Mrs. Ihna…er, Ms. Damrau has a brand-new CD: “Coloraturas.” It won’t be available in the US until January 12. I could pay double and buy it from Amazon.co.uk. Boy, am I tempted. I keep repeating to myself “My strength is as the strength of ten for my soul is pure” and other such nonsense.

Fortunately, while poking around for hard information on the US release date, I unearthed this track. It’ll tide me over quite nicely until January.

I know nothing about harpist Xavier de Maistre, apart from the fact that he’s another example of the sad trend of popular classical music where it’s not enough to be a virtuoso…you also have to achieve a minimal level of hawt-ness for the CD cover. I do know that he’s sensible enough to bring in Diana Damrau to sing on one of his tracks. That’s a hell of a positive. If that’s the only thing I knew about any one of the five candidates running for a seat on my local school board, I’d mark my ballot with serene confidence.

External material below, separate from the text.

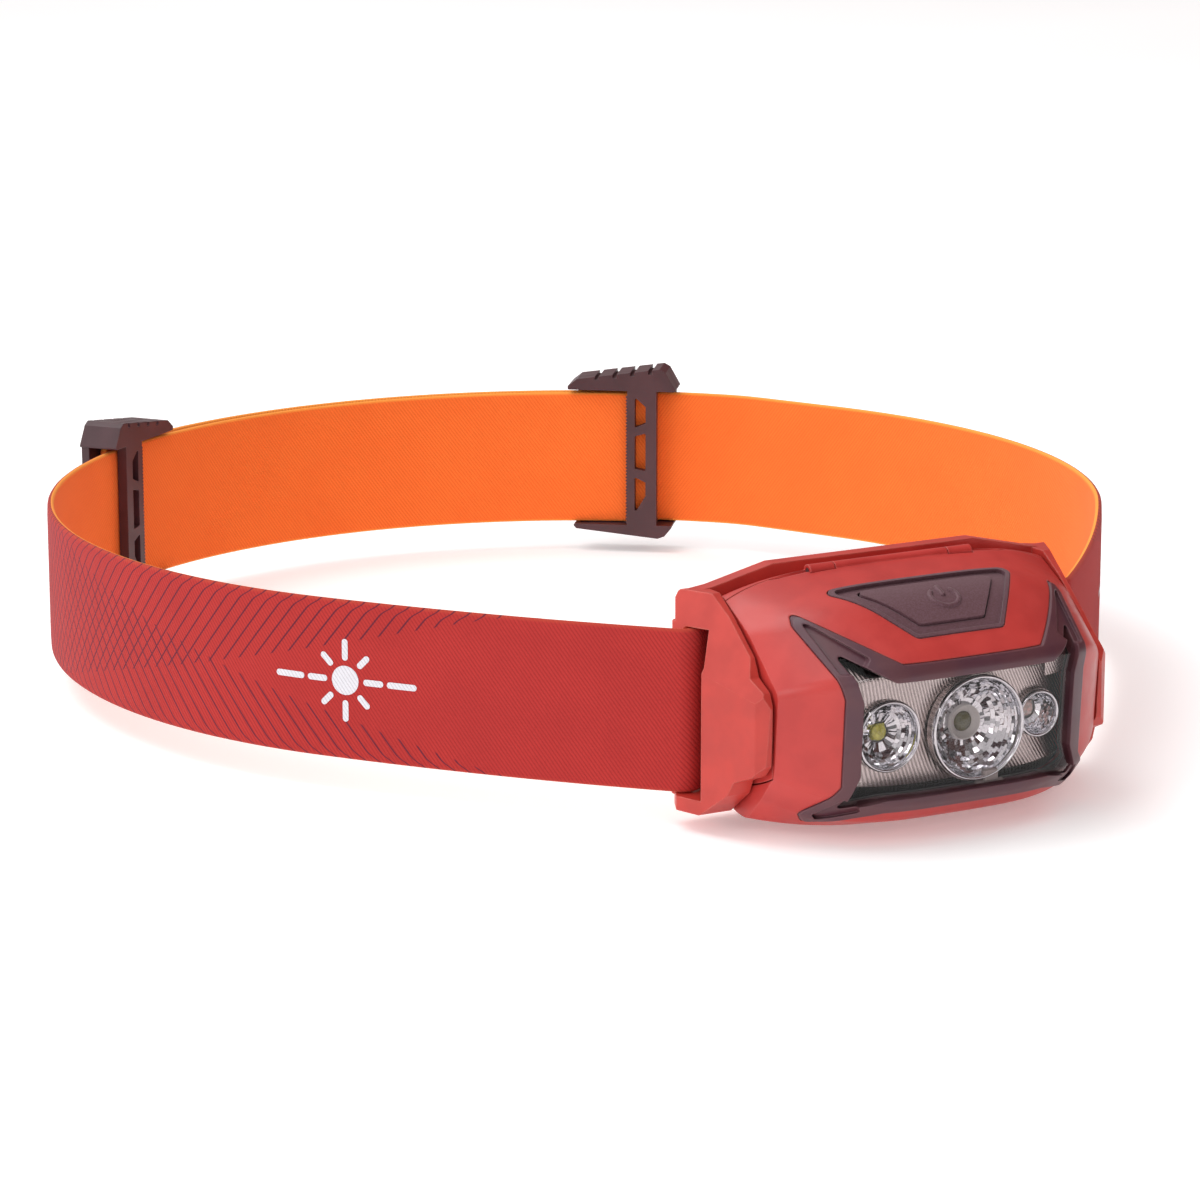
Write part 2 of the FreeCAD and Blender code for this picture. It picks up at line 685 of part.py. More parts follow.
def strap_segments():
    """The strap's path in plan, as (length, 0) for a straight and (turn in degrees, radius) for a bend.

    It starts under the right slider, runs along the rear as the inner layer, down the left side,
    round the bracket's two end bars and behind its plate, up the right side, steps out and runs
    along the rear as the outer layer to the left slider. A positive turn is to the left.
    """
    outer_r = BAND_R + LAYER_STEP
    step_run = math.sqrt((outer_r - STEP_BEND_R) ** 2 - (BAND_R - STEP_BEND_R) ** 2)
    step_turn = math.degrees(math.atan2(step_run, BAND_R - STEP_BEND_R))
    reach = SLIDER_ANGLE + ANCHOR_DEGREES
    cheek_r, cheek_turn = cheek_arc()
    wrap_turn = 180 + LEAVE_ANGLE - BAND_HALF_ARC - cheek_turn
    back_run, front_run = back_lengths()
    return [
        ("bend", reach + BAND_HALF_ARC, BAND_R),
        ("bend", cheek_turn, cheek_r),
        ("bend", wrap_turn, WRAP_R),
        ("line", back_run, 0),
        ("bend", -LEAVE_ANGLE, BACK_BEND_R),
        ("line", front_run, 0),
        ("bend", -LEAVE_ANGLE, BACK_BEND_R),
        ("line", back_run, 0),
        ("bend", wrap_turn, WRAP_R),
        ("bend", cheek_turn, cheek_r),
        ("bend", BAND_HALF_ARC - STEP_START, BAND_R),
        ("line", step_run, 0),
        ("bend", step_turn, STEP_BEND_R),
        ("bend", STEP_START - step_turn + reach, outer_r),
    ]


def cheek_arc():
    """Radius and turn of the arc that joins the band's circle to the circle round the end bar.

    It touches both from outside, so its centre is BAND_R from the first point of contact less its own
    radius, and the same for the end bar. That gives one equation for the radius.
    """
    out_x = -math.sin(math.radians(BAND_HALF_ARC))
    out_y = math.cos(math.radians(BAND_HALF_ARC))
    dx, dy = BAR_X, BAND_CY - BAR_Y
    inner = BAND_R - WRAP_R
    extra = (dx * dx + dy * dy - inner * inner) / (2 * (inner + dx * out_x + dy * out_y))
    centre_x, centre_y = -extra * out_x, BAND_CY - extra * out_y
    bearing = math.degrees(math.atan2(BAR_Y - centre_y, -BAR_X - centre_x)) + 360
    return BAND_R + extra, bearing - 90 - BAND_HALF_ARC


def back_lengths():
    """Lengths of the sloping and the flat stretch between the two end bars."""
    angle = math.radians(LEAVE_ANGLE)
    leave_x = BAR_X - WRAP_R * math.sin(angle)
    leave_y = BAR_Y - WRAP_R * math.cos(angle)
    to_corner = (-STRAP_T / 2 - leave_y) / math.sin(angle)
    corner_x = leave_x - to_corner * math.cos(angle)
    tangent = BACK_BEND_R * math.tan(angle / 2)
    return to_corner - tangent, 2 * (corner_x - tangent)


def strap():
    """The ribbon: both faces are exact offsets of the path."""
    start_angle = math.radians(90 - SLIDER_ANGLE - ANCHOR_DEGREES)
    position = V(BAND_R * math.cos(start_angle), BAND_CY + BAND_R * math.sin(start_angle), 0)
    heading = start_angle + math.pi / 2
    left_edges, right_edges = [], []
    half = STRAP_T / 2

    def left_of(angle):
        return V(-math.sin(angle), math.cos(angle), 0)

    first = [position + left_of(heading) * half, position - left_of(heading) * half]
    for kind, amount, radius in strap_segments():
        if kind == "line":
            end = position + V(math.cos(heading), math.sin(heading), 0) * amount
            normal = left_of(heading) * half
            left_edges.append(Part.makeLine(position + normal, end + normal))
            right_edges.append(Part.makeLine(position - normal, end - normal))
            position = end
            continue
        turn = math.radians(amount)
        side = 1 if turn > 0 else -1
        centre = position + left_of(heading) * radius * side
        for edges, offset in ((left_edges, half), (right_edges, -half)):
            points = [
                centre - left_of(heading + turn * share) * (radius * side - offset)
                for share in (0, 0.5, 1)
            ]
            edges.append(Part.Arc(*points).toShape())
        heading += turn
        position = centre - left_of(heading) * radius * side
    last = [position + left_of(heading) * half, position - left_of(heading) * half]
    caps = [Part.makeLine(*first), Part.makeLine(*last)]
    wire = Part.Wire(Part.__sortEdges__(left_edges + right_edges + caps))
    return Part.Face(wire).extrude(V(0, 0, STRAP_WIDTH)).translated(V(0, 0, -STRAP_WIDTH / 2))


# --- sliders ------------------------------------------------------------------------------------------


def ladder_windows():
    """Three slanted openings in the ladder, in (t, z), as outlines."""
    left, right = -1.35, 0.75
    return [
        [(left, 12.2), (right, 10.3), (right, 7.1), (left, 6.2)],
        [(left, 4.6), (right, 5.2), (right, -2.1), (left, -1.7)],
        [(left, -3.3), (right, -4.3), (right, -6.9), (left, -10.5)],
    ]


def ladder_outline():
    """The ladder's outline in (t, z): one long edge is toothed, to grip the strap."""
    low, high = RAIL_BOTTOM - RAIL_OVERLAP, RAIL_TOP + RAIL_OVERLAP
    count = int(STRAP_WIDTH / TOOTH_PITCH)
    points = [(LADDER_HALF, low), (LADDER_HALF, high), (-LADDER_HALF, high)]
    for k in range(count):
        z = (count / 2 - k) * TOOTH_PITCH
        points += [(-LADDER_HALF, z), (-LADDER_HALF - TOOTH_DEPTH, z - TOOTH_PITCH / 2)]
    return points + [(-LADDER_HALF, -count / 2 * TOOTH_PITCH), (-LADDER_HALF, low)]


def slider_flat():
    """A slider built at the rear centre, with t along X and the radius along +Y from the band's centre."""
    inner, outer = CHANNEL_IN - LADDER_T, CHANNEL_OUT + OUTER_BAR_T

    def at(radius):
        return lambda t, z: V(t, BAND_CY + radius, z)

    upper, lower = [
        prism(with_radius(outline, 0.25), at(inner), V(0, outer - inner, 0))
        for outline in (UPPER_RAIL, LOWER_RAIL)
    ]
    for k in range(GRIP_GROOVES):
        t = GRIP_START + GRIP_PITCH * k
        height = GRIP_FLOOR + GRIP_RISE * k
        upper = upper.cut(block(t, t + 0.8, BAND_CY + 80, BAND_CY + 100, height, height + 2))
    shape = upper.fuse(lower)

    corners = [at(inner)(t, z) for t, z in ladder_outline()]
    ladder = Part.Face(Part.makePolygon(corners + corners[:1])).extrude(V(0, LADDER_T, 0))
    for window in ladder_windows():
        ladder = ladder.cut(prism(with_radius(window, 0.25), at(inner - 1), V(0, 5, 0)))

    low, high = RAIL_BOTTOM - RAIL_OVERLAP, RAIL_TOP + RAIL_OVERLAP
    for t0, t1 in OUTER_BARS:
        shape = shape.fuse(block(t0, t1, BAND_CY + CHANNEL_OUT, BAND_CY + outer, low, high))
    return shape.fuse(ladder).removeSplitter()


def place_slider(shape, degrees_from_rear):
    placed = shape.copy()
    placed.rotate(V(0, BAND_CY, 0), Z_AXIS, degrees_from_rear)
    return placed


# --- build --------------------------------------------------------------------------------------------


def build():
    outer, inner = body_solid(0), body_solid(WALL)
    parts = {}
    parts["front_shell"], parts["rear_cover"] = build_shells(outer, inner)
    parts["hinge_pin"] = knuckle(-KNUCKLE_END, KNUCKLE_END, HINGE_PIN_R)
    parts["pivot_pin_right"] = pivot_pin()
    parts["pivot_pin_left"] = mirrored(pivot_pin())
    parts["release_latch"] = latch(outer, inner)
    seal = body_solid(WALL + 0.15).cut(body_solid(WALL + 0.7))
    parts["cover_seal"] = seal.common(block(-40, 40, PARTING_Y - 0.9, PARTING_Y + 0.4, -30, 30))

    parts["bezel"] = bezel()
    glass = body_solid(0.5).cut(body_solid(1.7))
    parts["window_lens"] = glass.common(front_prism(GLASS_OUTLINE, 0.5, -0.05))
    gasket = body_solid(2.35).cut(body_solid(2.95)).common(front_prism(BEZEL_OUTLINE, 0.8, 0.6))
    parts["window_gasket"] = gasket.cut(front_prism(GLASS_OUTLINE, 0.5)).cut(parts["front_shell"])
    parts["reflector"] = build_reflector()

    parts["led_spot"] = led(SPOT, 1.3, 0.9)
    parts["led_flood"] = led(FLOOD, 1.2, 0.85)
    parts["led_red"] = led(RED, 1.1, 0.8)
    parts["led_board"] = led_board()
    parts["board_screws"] = board_screws()
    parts["driver_board"] = driver_board()
    parts["battery_wall"] = carrier()
    parts["battery_contacts"] = contacts()

    parts["power_button"] = power_button()
    parts["button_seal"] = button_seal()
    parts["switch_board"] = switch_board()
    parts["tactile_switch"] = tactile_switch()

    parts["battery_case"] = battery_case()
    parts["battery_cell"] = battery_cell()
    parts["battery_board"] = battery_board()
    parts["usb_socket"] = usb_socket()
    parts["battery_terminals"] = battery_terminals()

    parts["bracket"] = bracket()
    parts["headband_strap"] = strap()
    flat = slider_flat()
    parts["slider_left"] = place_slider(mirrored(flat), SLIDER_ANGLE)
    parts["slider_right"] = place_slider(flat, -SLIDER_ANGLE)
    return parts


def main():
    os.makedirs("parts", exist_ok=True)
    for name, shape in build().items():
        shape.exportStep(f"parts/{name}.step")


main()
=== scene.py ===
"""Headlamp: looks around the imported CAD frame. Positions are in metres, in the row frame."""
import json
import math
import random

import bmesh
import bpy
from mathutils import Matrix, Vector
from mathutils.bvhtree import BVHTree


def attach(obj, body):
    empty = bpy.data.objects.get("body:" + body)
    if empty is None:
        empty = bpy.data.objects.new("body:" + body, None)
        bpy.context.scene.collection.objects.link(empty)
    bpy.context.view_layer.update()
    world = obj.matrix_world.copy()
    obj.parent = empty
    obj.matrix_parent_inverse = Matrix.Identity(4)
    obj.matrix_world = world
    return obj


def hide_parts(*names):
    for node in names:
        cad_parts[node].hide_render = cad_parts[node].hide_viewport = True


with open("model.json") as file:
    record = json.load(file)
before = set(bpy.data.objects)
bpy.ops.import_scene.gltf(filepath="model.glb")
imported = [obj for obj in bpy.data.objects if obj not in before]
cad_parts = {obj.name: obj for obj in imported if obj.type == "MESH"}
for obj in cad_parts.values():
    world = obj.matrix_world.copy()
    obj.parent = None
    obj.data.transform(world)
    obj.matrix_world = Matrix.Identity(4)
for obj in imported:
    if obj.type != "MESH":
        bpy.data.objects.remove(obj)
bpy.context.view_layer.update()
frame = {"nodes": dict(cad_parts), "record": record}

MM = 0.001
NODES = frame["nodes"]
random.seed(7)


# --- strap path: the same arcs and straights as the CAD strap -------------------------------------

STRAP_HALF_WIDTH, STRAP_T = 12.5, 1.3
BAND_R, BAND_CY, BAND_HALF_ARC = 88.5, 90.0, 125.0
LAYER_STEP, STEP_BEND_R, STEP_START = 2.1, 30.0, 62.0
LEAVE_ANGLE, BACK_BEND_R = 33.0, 6.0
BAR_X, BAR_Y, WRAP_R = 33.2, -3.6, 2.4
SLIDER_ANGLE, ANCHOR_DEGREES = 37.3, 1.6
PATH_STEP, PATH_TURN = 1.0, math.radians(7)  # largest distance and turn between two samples


def cheek_arc():
    """(radius, turn in degrees) of the bend between the head's circle and the bracket's bar."""
    out_x = -math.sin(math.radians(BAND_HALF_ARC))
    out_y = math.cos(math.radians(BAND_HALF_ARC))
    dx, dy = BAR_X, BAND_CY - BAR_Y
    inner = BAND_R - WRAP_R
    extra = (dx * dx + dy * dy - inner * inner) / (2 * (inner + dx * out_x + dy * out_y))
    bearing = math.atan2(BAR_Y - BAND_CY + extra * out_y, -BAR_X + extra * out_x)
    return BAND_R + extra, math.degrees(bearing) + 360 - 90 - BAND_HALF_ARC


def strap_segments():
    """(turn in radians, radius) for a bend, or (0, length) for a straight, as in the CAD."""
    outer_r = BAND_R + LAYER_STEP
    step_run = math.sqrt((outer_r - STEP_BEND_R) ** 2 - (BAND_R - STEP_BEND_R) ** 2)
    step_turn = math.degrees(math.atan2(step_run, BAND_R - STEP_BEND_R))
    reach = SLIDER_ANGLE + ANCHOR_DEGREES
    cheek_r, cheek_turn = cheek_arc()
    wrap_turn = 180 + LEAVE_ANGLE - BAND_HALF_ARC - cheek_turn
    angle = math.radians(LEAVE_ANGLE)
    leave_x = BAR_X - WRAP_R * math.sin(angle)
    leave_y = BAR_Y - WRAP_R * math.cos(angle)
    to_corner = (-STRAP_T / 2 - leave_y) / math.sin(angle)
    tangent = BACK_BEND_R * math.tan(angle / 2)
    back_run = to_corner - tangent
    front_run = 2 * (leave_x - to_corner * math.cos(angle) - tangent)
    degrees = [
        (reach + BAND_HALF_ARC, BAND_R), (cheek_turn, cheek_r), (wrap_turn, WRAP_R), (0, back_run),
        (-LEAVE_ANGLE, BACK_BEND_R), (0, front_run), (-LEAVE_ANGLE, BACK_BEND_R), (0, back_run),
        (wrap_turn, WRAP_R), (cheek_turn, cheek_r), (BAND_HALF_ARC - STEP_START, BAND_R),
        (0, step_run), (step_turn, STEP_BEND_R), (STEP_START - step_turn + reach, outer_r),
    ]
    return [(math.radians(turn), size) for turn, size in degrees]


def strap_path():
    """Samples of the strap's centre line, as (x, y, heading, distance so far).

    The second result lists the distance at which each segment ends.
    """
    start = math.radians(90 - SLIDER_ANGLE - ANCHOR_DEGREES)
    x, y = BAND_R * math.cos(start), BAND_CY + BAND_R * math.sin(start)
    heading, run = start + math.pi / 2, 0.0
    samples, ends = [(x, y, heading, run)], []
    for turn, size in strap_segments():
        length = abs(turn) * size if turn else size
        count = max(2, math.ceil(length / PATH_STEP), math.ceil(abs(turn) / PATH_TURN))
        if turn:
            side = 1 if turn > 0 else -1
            cx, cy = x - math.sin(heading) * size * side, y + math.cos(heading) * size * side
        for i in range(1, count + 1):
            share = i / count
            if turn:
                h = heading + turn * share
                point = (cx + math.sin(h) * size * side, cy - math.cos(h) * size * side)
            else:
                h = heading
                point = (x + math.cos(h) * size * share, y + math.sin(h) * size * share)
            samples.append((point[0], point[1], h, run + length * share))
        x, y, heading, run = samples[-1]
        ends.append(run)
    return samples, ends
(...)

The harp is a fine instrument as an accompaniment to Ms. Damrau. I’ve heard her sing with the full force of vocal fury available to her and I’m pretty sure that she could hold her own against a bagpipe. A harp is a better choice, though. It’s delicate and respectful by its nature, and it leaves lots of “air” in the recording for her performance to move around in. The cumulative effect here is tranquility without a hint of tranquilization, joy without treacle, and above all beauty, beauty, beauty.

And I’m also very pleased that I happen to be offering a harp tune right after recommending one by Groucho Marx. Wouldn’t you?

4 thoughts on ““Mélodies: Clair de Lune” by Xavier de Maistre with Diana Damrau (Amazon Advent Calendar day 8)”

  1. @Lee:

    First place: You’re comparing a tenor to a soprano. One doesn’t do that. One simply doesn’t.

    Second place: Pavarotti. Well. Shall we speak ill of the dead? Even if he brought it on himself? No, let’s just remember him as overrated, and leave it at that.